== SET TASK ==
Reproduce the span that opens at the line containing "- boot_lip_width, mode=Mode.SUBTRACT)" and closes at the line containing "points = [vertex.co", both lines included, without alteration and without any other line.

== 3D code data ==
════════════════════

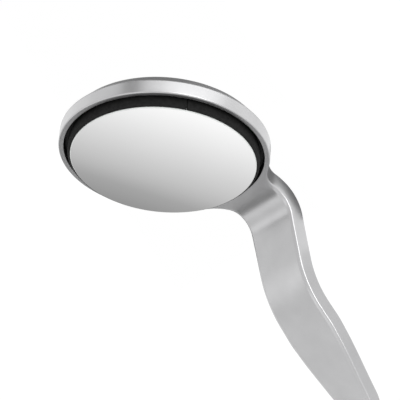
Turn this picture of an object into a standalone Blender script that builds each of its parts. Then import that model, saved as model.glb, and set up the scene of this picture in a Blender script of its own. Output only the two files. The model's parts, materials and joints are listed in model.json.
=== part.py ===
"""A powered mouth mirror: a spinning mirror head on an S-shaped neck that plugs into a battery handle.

The object lies on a table, top up. Row frame: +X from the tail of the handle to the mirror head, +Z up,
origin at the middle of the footprint. Three working frames hang on empties:
    head    local X from the mirror's centre towards the neck, local Z along the spin axis, out of the glass
    body    local X from the mirror towards the tail, along the handle, local Z up
    turning local Z from the mirror towards the tail, on the handle's axis, for turned pieces
"""

from math import cos, pi, radians, sin

import bmesh
import bpy
import numpy as np
from mathutils import Matrix

MM = 0.001

# Driving dimensions of the head, in the head frame. Depths count down from the rim's front plane.
TILT = radians(41.0)
RIM_RADIUS = 12.5 * MM
RIM_BORE = 11.85 * MM
RIM_WALL_DEPTH = 1.67 * MM
BACK_RADIUS = 11.2 * MM
BACK_DEPTH = 3.14 * MM
MIRROR_RADIUS = 11.0 * MM
MIRROR_FACE = 1.13 * MM
GLASS_THICKNESS = 0.9 * MM
EDGE = 0.1 * MM
SEAT = 0.02 * MM
COVER_FLOOR = 2.7 * MM
SPIGOT_RADIUS = 11.81 * MM
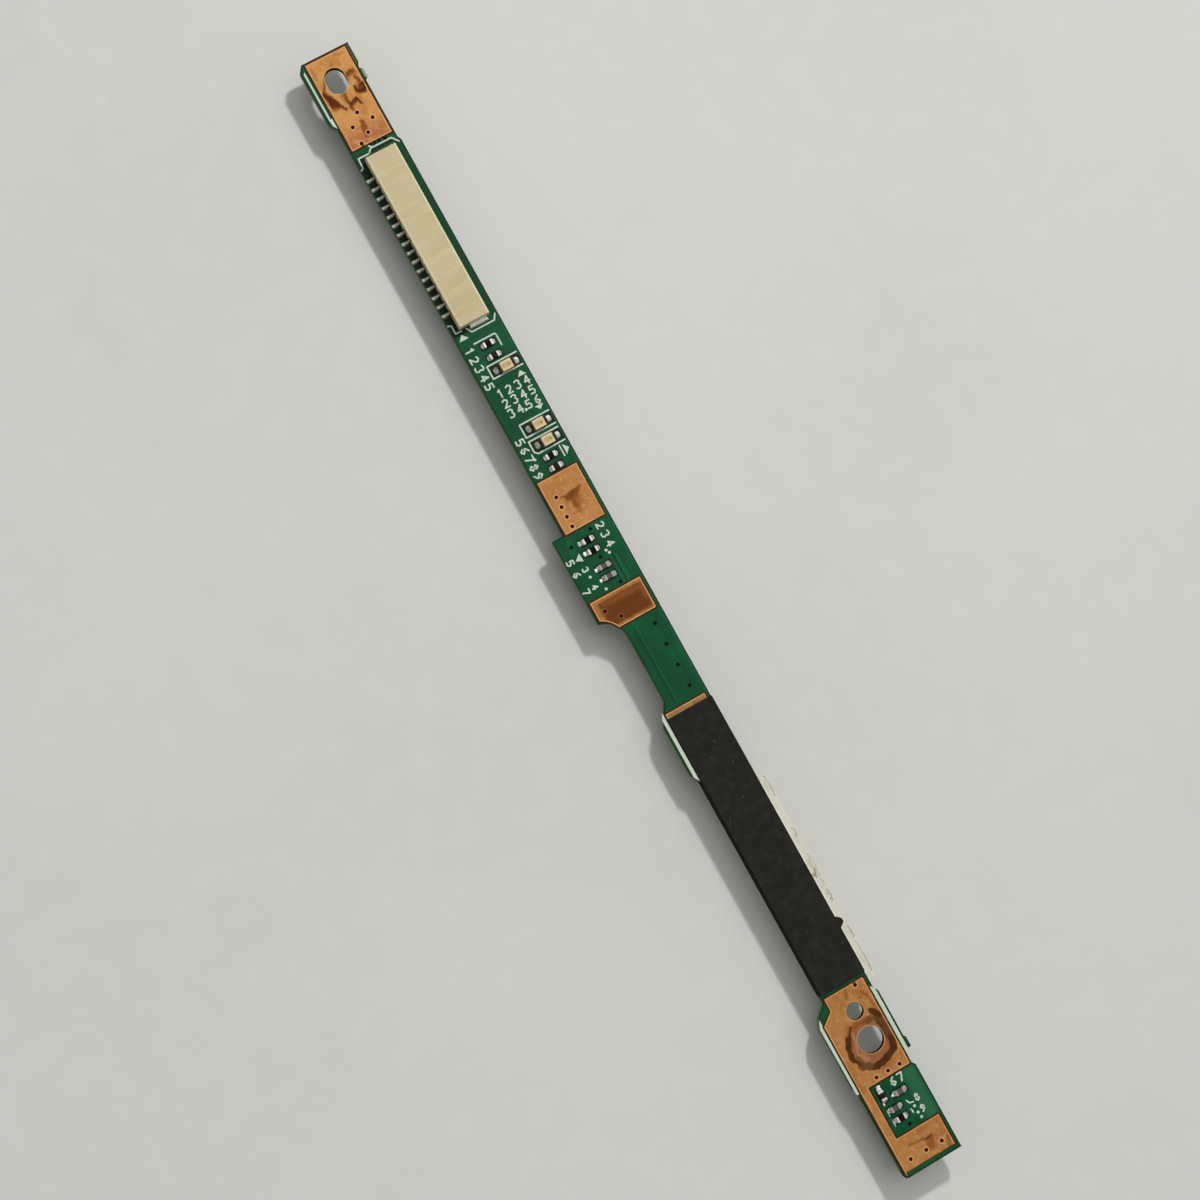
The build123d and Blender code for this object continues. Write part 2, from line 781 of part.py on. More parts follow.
# Regulator: three formed leads on one side and two on the other
regulator_plane = under_chip_plane(regulator_x, middle_y)
regulator_leads = ((-1, -1), (-1, 0), (-1, 1), (1, -1), (1, 1))
with BuildPart() as regulator:
    with BuildSketch(regulator_plane.offset(-(regulator_stand_off + regulator_height))):
        Rectangle(regulator_length, regulator_width)
    extrude(amount=regulator_height)
    chamfer(regulator.edges().group_by(Axis.Z)[0], regulator_chamfer)
    for side, step in regulator_leads:
        lead_side = Plane(
            regulator_plane.origin + Vector(step * lead_pitch, 0, 0), x_dir=(0, side, 0), z_dir=(side, 0, 0)
        )
        foot_level = -lead_thickness / 2
        with BuildLine(lead_side) as lead_line:
            FilletPolyline(
                (regulator_width / 2 - lead_thickness, -lead_height),
                (regulator_width / 2 + lead_thickness, -lead_height),
                (regulator_width / 2 + lead_reach / 2, foot_level),
                (regulator_width / 2 + lead_reach, foot_level),
                radius=lead_bend,
            )
        with BuildSketch(Plane(lead_line.line @ 0, x_dir=(1, 0, 0), z_dir=lead_line.line % 0)):
            Rectangle(lead_width, lead_thickness)
        sweep(path=lead_line.line)
write_part(regulator.part, "regulator")

for side, side_name in ((-1, "tail"), (1, "mating")):
    bypass_y = middle_y + side * bypass_spacing / 2
    bypass_plane = Plane(
        (datum_x + bypass_x, datum_y + bypass_y, stand_height), x_dir=(0, 1, 0), z_dir=(0, 0, -1)
    )
    make_chip(bypass_plane, f"bypass_capacitor_{side_name}")

# Microphones, each in a rubber boot that seals against the screen's frame
microphones = {
    "left": under_chip_plane(left_microphone_x, middle_y),
    "right": under_chip_plane(board_length - right_microphone_end_gap, end_block_y),
}
microphone_height = microphone_base + microphone_can
for side_name, microphone_plane in microphones.items():
    with BuildPart() as microphone:
        with BuildSketch(microphone_plane):
            Rectangle(microphone_length, microphone_width)
        extrude(amount=-microphone_base)
        with BuildSketch(microphone_plane.offset(-microphone_base)):
            Rectangle(
                microphone_length - 2 * microphone_can_inset, microphone_width - 2 * microphone_can_inset
            )
        extrude(amount=-microphone_can)
        fillet(microphone.edges().group_by(Axis.Z)[0], microphone_radius)
        with BuildSketch(microphone_plane.offset(-microphone_height)):
            Circle(microphone_port / 2)
        extrude(amount=microphone_can / 2, mode=Mode.SUBTRACT)
    write_part(microphone.part, f"microphone_{side_name}")

    with BuildPart() as boot:
        with BuildSketch(microphone_plane):
            RectangleRounded(boot_length, boot_width, boot_corner)
        extrude(amount=-(stand_height - boot_lip_height))
        with BuildSketch(microphone_plane.offset(-stand_height)):
            Circle(boot_lip_diameter / 2)
            Circle(boot_lip_diameter / 2 - boot_lip_width, mode=Mode.SUBTRACT)
        extrude(amount=boot_lip_height)
        with BuildSketch(microphone_plane):
            Rectangle(microphone_length + 2 * boot_clearance, microphone_width + 2 * boot_clearance)
        extrude(amount=-microphone_height, mode=Mode.SUBTRACT)
        with BuildSketch(microphone_plane):
            Circle(boot_port / 2)
        extrude(amount=-stand_height, mode=Mode.SUBTRACT)
    write_part(boot.part, f"microphone_boot_{side_name}")
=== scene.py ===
"""Looks of the laptop webcam board: finishes for the CAD pieces, solder, printed marks and stains.

Places are written in board millimetres: X from the connector end, Y across the board, Z from the table.
"""

import math
import random

import bmesh
import bpy
from mathutils import Matrix, Vector, noise


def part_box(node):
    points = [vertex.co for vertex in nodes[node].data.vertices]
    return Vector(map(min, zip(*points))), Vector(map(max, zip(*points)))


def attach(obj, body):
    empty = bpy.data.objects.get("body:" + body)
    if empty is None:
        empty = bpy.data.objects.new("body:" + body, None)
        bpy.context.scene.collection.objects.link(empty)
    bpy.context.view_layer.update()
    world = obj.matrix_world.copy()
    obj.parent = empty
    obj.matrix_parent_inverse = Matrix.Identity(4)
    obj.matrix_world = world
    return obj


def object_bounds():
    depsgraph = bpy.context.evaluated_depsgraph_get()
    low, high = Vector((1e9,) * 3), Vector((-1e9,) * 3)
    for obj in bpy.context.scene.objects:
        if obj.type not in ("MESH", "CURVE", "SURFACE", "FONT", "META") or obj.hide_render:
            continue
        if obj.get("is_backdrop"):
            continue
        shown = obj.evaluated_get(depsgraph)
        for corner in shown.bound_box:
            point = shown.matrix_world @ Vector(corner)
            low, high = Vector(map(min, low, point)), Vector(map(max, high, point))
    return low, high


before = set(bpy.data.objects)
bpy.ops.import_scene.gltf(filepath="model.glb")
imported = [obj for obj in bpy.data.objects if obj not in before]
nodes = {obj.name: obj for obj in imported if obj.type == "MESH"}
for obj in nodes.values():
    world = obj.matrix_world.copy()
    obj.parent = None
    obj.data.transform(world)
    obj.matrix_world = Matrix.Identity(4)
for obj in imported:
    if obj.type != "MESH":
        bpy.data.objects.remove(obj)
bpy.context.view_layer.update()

# The board's zero point in the frame and the heights of its faces, in millimetres
ZERO_X, ZERO_Y = -61.4, 0.4
TOP, LAND_TOP, UNDER = 3.8, 3.85, 3.0


def at(x, y, z):
    """A point in the frame, in metres, from board millimetres."""
    return Vector(((ZERO_X + x) / 1000, (ZERO_Y + y) / 1000, z / 1000))


def rgb(red, green, blue):
    """Linear colour from a screen colour of 0 to 255."""
    parts = [v / 255 for v in (red, green, blue)]
    return tuple(v / 12.92 if v <= 0.04045 else ((v + 0.055) / 1.055) ** 2.4 for v in parts) + (1.0,)


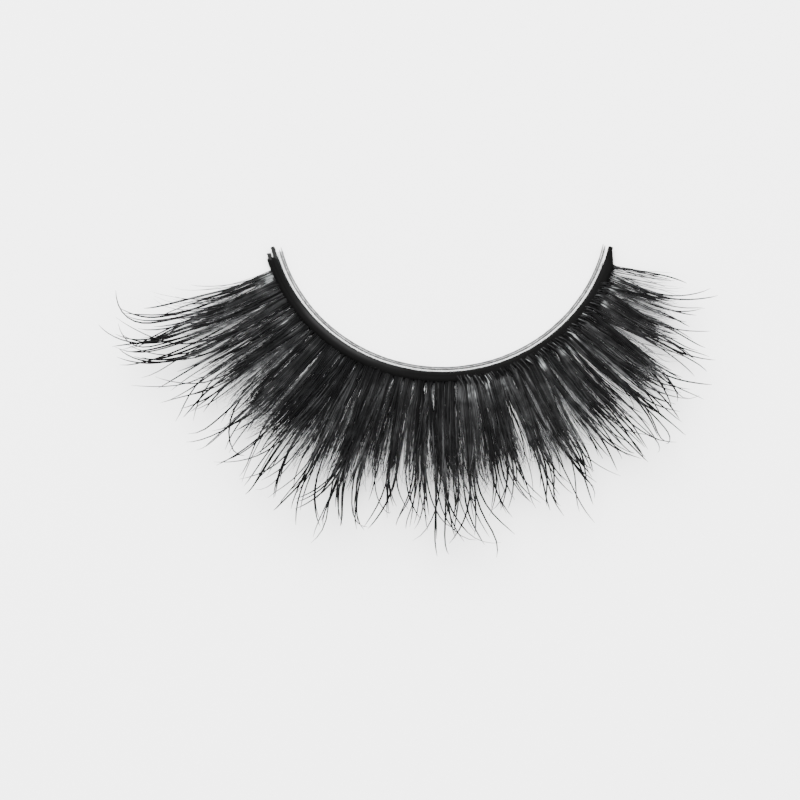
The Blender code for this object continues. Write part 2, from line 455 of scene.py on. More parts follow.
def lash_tree():
    """Hairs that leave the band in bundles, gather into tufts, curl up and cross at their tips.

    Every row has the same bundles and tufts, so that the gaps between them stay open.
    """
    graph, size = new_tree("grow_lashes", LASH_SIZES)
    geometry, hair, share = copies_of_line(graph, size["Points"], size["Hairs"])
    seed = size["Seed"] * ROW_SEED_STEP

    def each(low, high, use):
        """A random number for each hair."""
        return graph.random(low, high, hair, seed + float(OWN_SEEDS[use]))

    def common(low, high, use, group):
        """A random number for each bundle, tuft, wisp, lock or strand, the same in every row."""
        return graph.random(low, high, group, SHARED_SEEDS[use])

    def away(spot, near, off):
        """From 0 near this place on the band to 1 far from it."""
        return graph.smooth(graph.math("ABSOLUTE", root - spot), near, off)

    # Where the hair stands, and the bundle, tuft and wisp that it belongs to
    number = (hair + each(0.0, 1.0, "root")) / size["Hairs"]
    within = size["From Share"] + (size["To Share"] - size["From Share"]) * number
    root = graph.profile(within, ROOT_SPREAD)
    drift = graph.drift(root * BUNDLE_WAVES)
    bundle = graph.math("FLOOR", root * size["Bundles"] + drift)
    bundle_middle = (bundle + 0.5 - drift) / size["Bundles"]
    wander_by = graph.drift(root * TUFT_WAVES + TUFT_WAVES_BEGIN)
    tuft = graph.math("FLOOR", root * size["Tufts"] + wander_by + each(-0.2, 0.2, "tuft border"))
    tuft_offset = common(-0.2, 0.2, "tuft middle", tuft)
    tuft_middle = (tuft + 0.5 - wander_by + tuft_offset) / size["Tufts"]
    wisps = size["Tufts"] * WISPS_IN_TUFT
    wisp = graph.math("FLOOR", root * wisps + each(-0.2, 0.2, "wisp border"))
    wisp_middle = (wisp + 0.5 + common(-0.2, 0.2, "wisp middle", wisp)) / wisps

    # How much of the row's length the hair has, and how far along the longest lash each point is
    grown = each(0.0, 1.0, "length") ** size["Length Skew"]
    kept = size["Shortest Share"] + (1.0 - size["Shortest Share"]) * grown
    far = share * kept * size["Row Share"]

    # Bundles pull together at the roots, then wisps and tufts further out
    bundle_grip = size["Bundle Grip"] * common(0.0, 1.0, "bundle grip", bundle) ** (1.8 - root)
    bundle_grip = bundle_grip * (0.7 + root * 0.5)
    held = graph.smooth(far, *BUNDLES_CLOSE) * graph.fade(far, *BUNDLES_OPEN)
    across = root + (bundle_middle - root) * bundle_grip * held
    wisp_pull = graph.smooth(far, *WISPS_CLOSE) * (1.0 - graph.smooth(far, *WISPS_OPEN) * OPENING)
    across = across + (wisp_middle - across) * wisp_pull * size["Wisp Grip"] * each(0.3, 1.0, "wisp grip")
    off_middle = away(*LOOSEST_TUFTS)
    gathered = graph.smooth(far, *TUFTS_CLOSE) * size["Tuft Grip"] * each(0.8, 1.0, "tuft grip")
    gathered = gathered * (1.0 - graph.smooth(far, *TUFTS_OPEN) * OPENING)
    gathered = gathered * common(0.5, 1.05, "tuft grip", tuft) * (0.84 + off_middle * 0.2)
    across = across + (tuft_middle - across) * gathered
    along = ROOTS_FROM + (ROOTS_TO - ROOTS_FROM) * across

    # How steeply the hair rises, and how it turns towards either corner
    length = size["Longest"] * size["Row Share"] * graph.profile(root, LASH_SHARES)
    length = length * kept * common(0.88, 1.04, "tuft length", tuft)
    steps = size["Points"] - 1.0
    middle = (share + 0.5 / steps) * kept
    far_middle = middle * size["Row Share"]
    uneven = common(-0.6, 0.6, "tuft slope", tuft) + each(-0.8, 0.8, "slope")
    slope = size["Tip Slope"] * (1.0 + size["Slope Spread"] * uneven)
    rise = slope * middle ** 2.0
    corner = graph.fade(root, *OUTER_CORNER)
    lean = common(-0.5, 0.5, "tuft lean", tuft) + each(-0.5, 0.5, "lean")
    wisp_lean = graph.random(-0.5, 0.5, wisp, seed + float(OWN_SEEDS["wisp lean"]))
    bend = common(-0.7, 0.7, "tuft bend", tuft) + each(-0.6, 0.6, "bend")
    hook = each(-1.0, 1.0, "hook") ** 3.0
    upturn = each(0.0, 1.0, "upturn") ** 1.5
    heading = lean * size["Lean"] + wisp_lean * size["Wisp Lean"] + bend * size["Bend"] * middle ** 2.0
    heading = heading + size["Splay"] * each(-1.0, 1.0, "splay") * graph.smooth(far_middle, *TIPS_SPLAY)
    heading = heading - size["Sweep"] * corner * middle ** 2.5
    heading = heading + size["Hook"] * hook * graph.smooth(middle, *TIPS_HOOK)
    heading = heading - size["Upturn"] * upturn * graph.smooth(middle, *TIPS_TURN_UP)
    heading = heading + graph.smooth(root, *INNER_CORNER) * 0.07 + corner * 0.04
    flat = graph.math("COSINE", rise)
    steep = graph.math("MINIMUM", graph.math("SINE", rise) / graph.math("MAXIMUM", flat, 0.3), 1.8)
    heading = heading - steep * graph.math("SINE", along / BAND_RADIUS) * size["Counter Curl"]

    # The hair's points are the sum of its strides from the root
    direction = graph.vector(flat * graph.math("SINE", heading), flat * graph.math("COSINE", heading),
                             graph.math("SINE", rise))
    strides = graph.wire("ShaderNodeVectorMath", {"operation": "SCALE"},
                         {"Vector": direction, "Scale": length / steps})
    summed = graph.wire("GeometryNodeAccumulateField", {"data_type": "FLOAT_VECTOR", "domain": "POINT"},
                        {"Value": strides, "Group ID": hair}, output=1)
    side, reach, raised = graph.split(summed)
    out = size["Root Out"] + each(-1.0, 1.0, "root out") * 0.05 * MM + reach
    up = size["Root Up"] + size["Root Pile"] * each(0.0, 1.0, "root up") + raised
    moved = move(graph, geometry, graph.place(along, out, up, side))

    # Strands are paler in streaks, partly their own tone and partly painted sheen; painted glints near the
    # roots and painted light blobs at the outer corner
    off_dark = away(*DARKEST_HAIRS)
    strand_place = root * size["Tufts"] * STRANDS_IN_TUFT + graph.drift(root * STRAND_WAVES) * 1.5
    strand = graph.math("FLOOR", strand_place)
    streak = common(0.0, 1.18, "strand streak", strand) ** (2.6 - off_dark * 1.3)
    streak = streak * graph.smooth(far, *STREAKS_START)
    streak = streak * (1.0 - graph.smooth(far, *STREAKS_WEAKEN) * 0.3) * graph.fade(far, *STREAKS_END)
    glint = common(0.0, 1.0, "strand glint", strand) ** 2.5 * (0.15 + off_dark)
    glint = glint * graph.smooth(far, *GLINTS_START) * GLINT_STRENGTH
    glint = glint * graph.fade(far, *GLINTS_END) * size["Streaks"]
    # Painted light blobs stand for light showing between the roots at the outer corner
    lock = graph.math("FLOOR", root * size["Tufts"] * LOCKS_IN_TUFT)
    blob = common(0.0, 1.0, "lock blob", lock) ** 1.5 * graph.fade(root, *BLOBS_STOP) * size["Streaks"]
    blob = blob * graph.smooth(far, *BLOBS_START) * graph.fade(far, *BLOBS_END) * BLOB_STRENGTH
    # Fine hairs are painted paler further out, standing in for light from the floor seen between the tufts
    painted_gap_light = size["Painted Gap Light"] * graph.smooth(far, *GAP_LIGHT_STARTS) * (0.25 + off_middle * 0.75)
    tone = streak * size["Streaks"] + glint + blob + painted_gap_light + each(0.0, 1.0, "tone") ** 3.0 * 0.15
    toned = store_tone(graph, moved, tone)
    width = size["Hair Width"] * (1.0 - share * 0.2) * (1.0 - share ** 12.0 * 0.8)
    radius = width * each(0.40, 0.60, "width")
    return end_tree(graph, sweep(graph, toned, radius, size["Sides"]), size["Material"])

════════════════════

== REPLY ==
            Circle(boot_lip_diameter / 2 - boot_lip_width, mode=Mode.SUBTRACT)
        extrude(amount=boot_lip_height)
        with BuildSketch(microphone_plane):
            Rectangle(microphone_length + 2 * boot_clearance, microphone_width + 2 * boot_clearance)
        extrude(amount=-microphone_height, mode=Mode.SUBTRACT)
        with BuildSketch(microphone_plane):
            Circle(boot_port / 2)
        extrude(amount=-stand_height, mode=Mode.SUBTRACT)
    write_part(boot.part, f"microphone_boot_{side_name}")
=== scene.py ===
"""Looks of the laptop webcam board: finishes for the CAD pieces, solder, printed marks and stains.

Places are written in board millimetres: X from the connector end, Y across the board, Z from the table.
"""

import math
import random

import bmesh
import bpy
from mathutils import Matrix, Vector, noise


def part_box(node):
    points = [vertex.co for vertex in nodes[node].data.vertices]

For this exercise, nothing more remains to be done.